**What the task requires:** Quote exactly, and only, the lines of the material below from the line with "Reconstruct the object" through the line with "# Every ring".

**Items:**
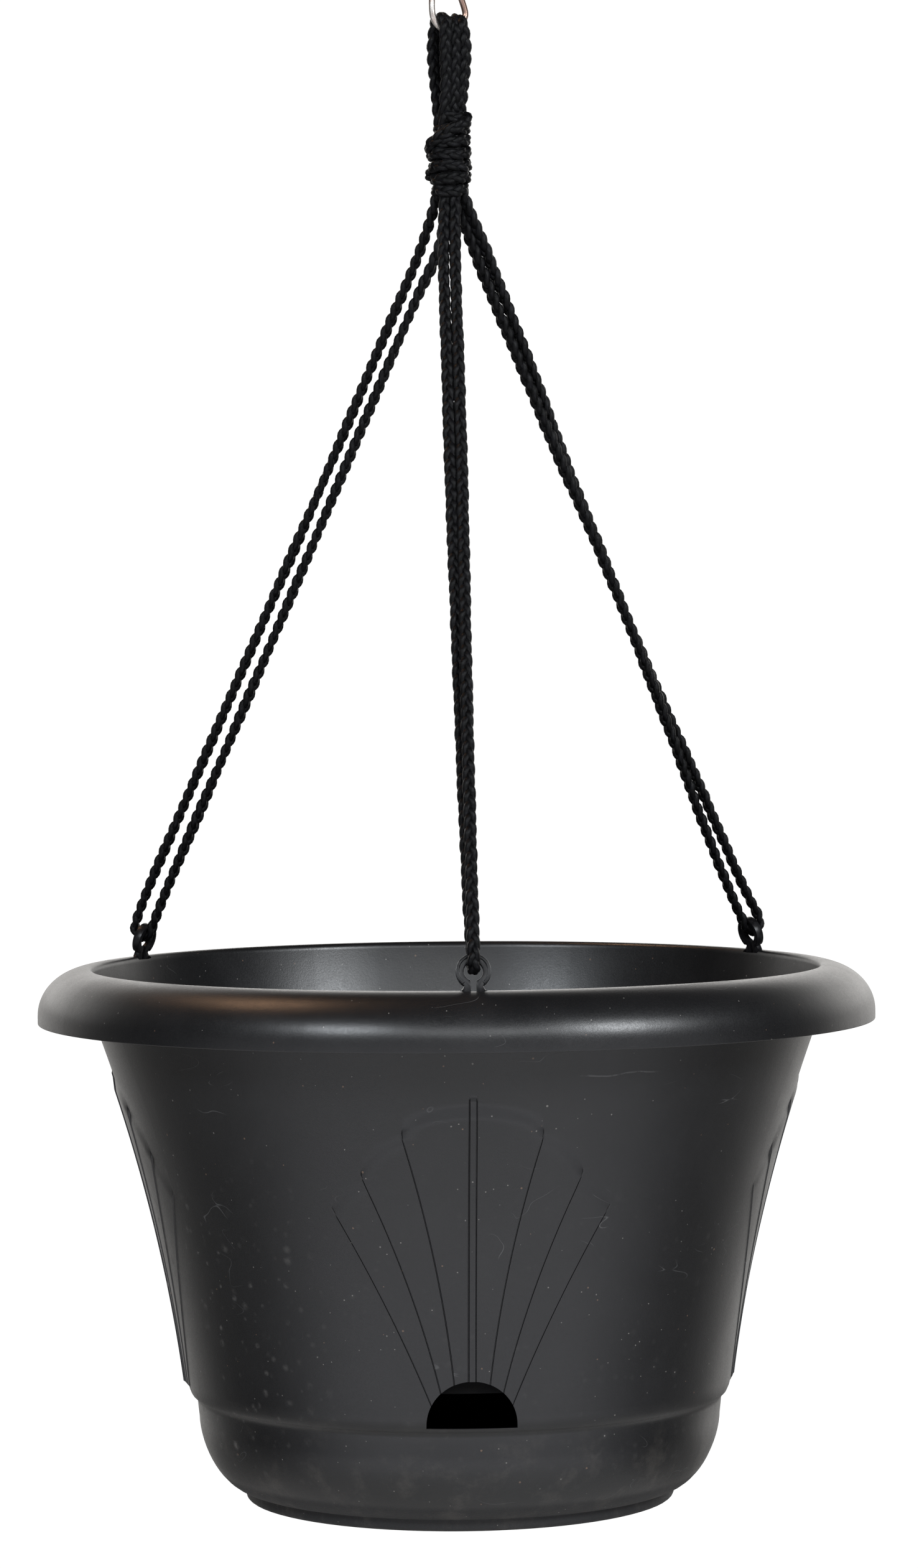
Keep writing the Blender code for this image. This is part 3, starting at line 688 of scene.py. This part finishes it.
# How the whipping bulges: (share of the way down, radius to the cord's middle, shift to the left), mm
KNOT_SHAPE = (
    (0.0, 4.4, -1.3), (0.12, 4.9, -1.1), (0.28, 5.3, -0.8), (0.42, 6.2, -0.1), (0.58, 6.4, 0.2),
    (0.74, 6.1, 0.0), (0.86, 5.6, -0.1), (1.0, 4.6, 0.9),
)
KNOT_TOP_GAP = 0.05               # share of the knot's height left over its first turn
KNOT_WOUND = 1.04
# The end laid slantwise over the turns: (degrees round from the front, radius, share down), mm
KNOT_OVERWRAP = (
    (80, 4.8, 0.02), (52, 6.6, 0.08), (15, 6.9, 0.16), (-30, 7.2, 0.27), (-70, 7.6, 0.37),
    (-105, 7.6, 0.45), (-145, 7.2, 0.52), (-185, 5.4, 0.58),
)
KNOT_TAIL = ((-165, 4.4, 0.60), (-135, 6.0, 0.68), (-108, 7.0, 0.73), (-92, 7.6, 0.77))
KNOT_CORE_RADIUS = 5.2


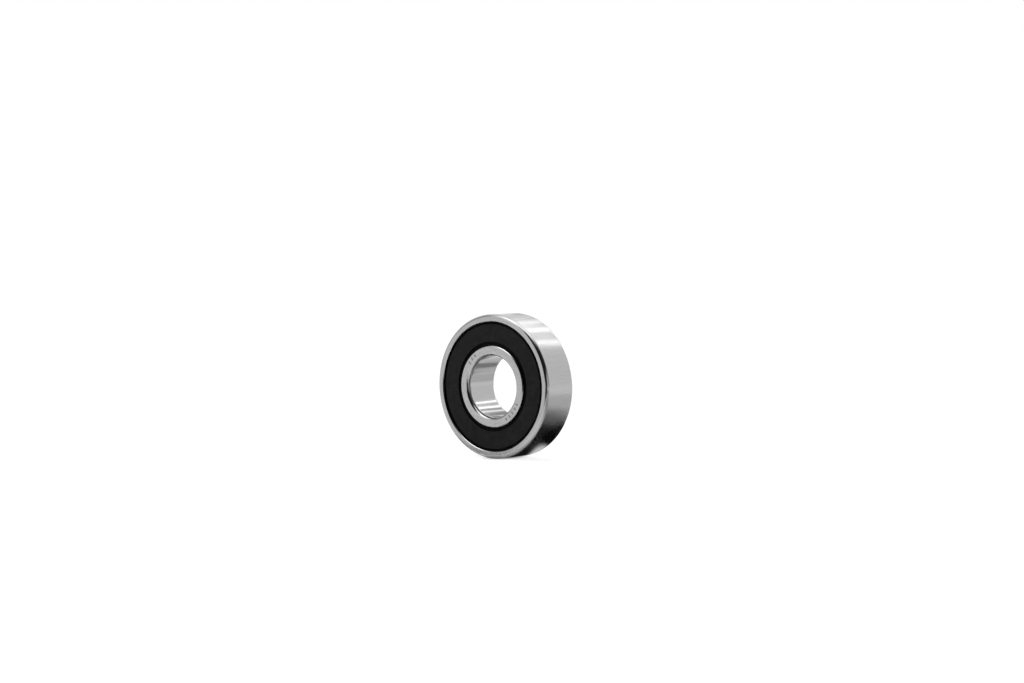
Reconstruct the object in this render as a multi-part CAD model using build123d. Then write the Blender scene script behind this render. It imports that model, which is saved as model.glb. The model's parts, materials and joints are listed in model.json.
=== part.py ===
from build123d import *
import os

# Sealed deep groove ball bearing, 12 mm bore, 28 mm outside diameter, 8 mm wide.
# Millimetres. The bearing stands on its rim: its axis is the Y axis, +Z is up, and
# the origin is the centre of the bore. The front faces -Y and the rear faces +Y.
# Every ring section below is drawn as (radius, distance along the axis).

# --- boundary dimensions ---------------------------------------------------------
bore_diameter = 12.0
outside_diameter = 28.0
bearing_width = 8.0
corner_radius = 0.6  # rounding where a bore or rim meets a side face

# --- balls and raceways ----------------------------------------------------------
ball_diameter = 4.762
ball_count = 8
groove_conformity = 0.52  # raceway groove radius over ball diameter
ball_to_race_gap = 0.01  # running clearance on each side of a ball
shoulder_height = 0.9  # raceway shoulder above the bottom of its groove

# --- seal seat in the outer ring ---------------------------------------------------
side_face_width = 0.669  # plain side face between the corner rounding and the recess
recess_bevel = 0.12
recess_land = 0.32  # depth of the plain edge that holds the seal in
snap_groove_depth = 0.34  # undercut behind that edge
snap_groove_flank = 0.22  # axial run of each sloping side of the undercut

# --- seal land and groove on the inner ring ---------------------------------------
land_step = 0.6  # seal land below the inner shoulder
land_bevel = 0.14
land_length = 0.52  # from the side face to the edge of the lip groove
lip_groove_depth = 0.25
lip_groove_flank = 0.1
lip_groove_floor = 0.26
shoulder_rise = 0.3  # axial run of the slope from the lip groove to the shoulder

# --- seal: moulded rubber bonded to a pressed steel plate -------------------------
seal_recess = 0.2  # rubber face below the side faces of the rings
rubber_cover = 0.32  # rubber over the plate
plate_thickness = 0.2
rim_turn_depth = 0.22  # turned-in rim of the plate, below its flat
face_to_recess = 0.54  # from the edge of the rubber face to the recess
rim_relief_width = 0.26  # valley round the rubber face, inside the recess
rim_relief_depth = 0.26
bead_gap = 0.02  # rubber bead in its groove
face_to_land = 0.8  # from the seal land to the edge of the rubber face
plate_to_land = 0.95
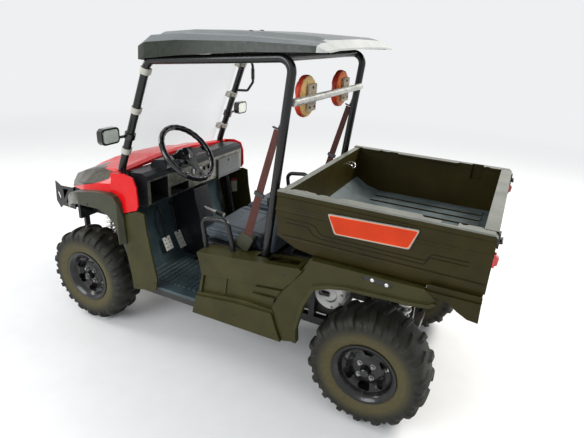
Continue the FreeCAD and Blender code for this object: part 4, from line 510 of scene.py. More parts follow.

**Solved exercise:**
Reconstruct the object in this render as a multi-part CAD model using build123d. Then write the Blender scene script behind this render. It imports that model, which is saved as model.glb. The model's parts, materials and joints are listed in model.json.
=== part.py ===
from build123d import *
import os

# Sealed deep groove ball bearing, 12 mm bore, 28 mm outside diameter, 8 mm wide.
# Millimetres. The bearing stands on its rim: its axis is the Y axis, +Z is up, and
# the origin is the centre of the bore. The front faces -Y and the rear faces +Y.
# Every ring section below is drawn as (radius, distance along the axis).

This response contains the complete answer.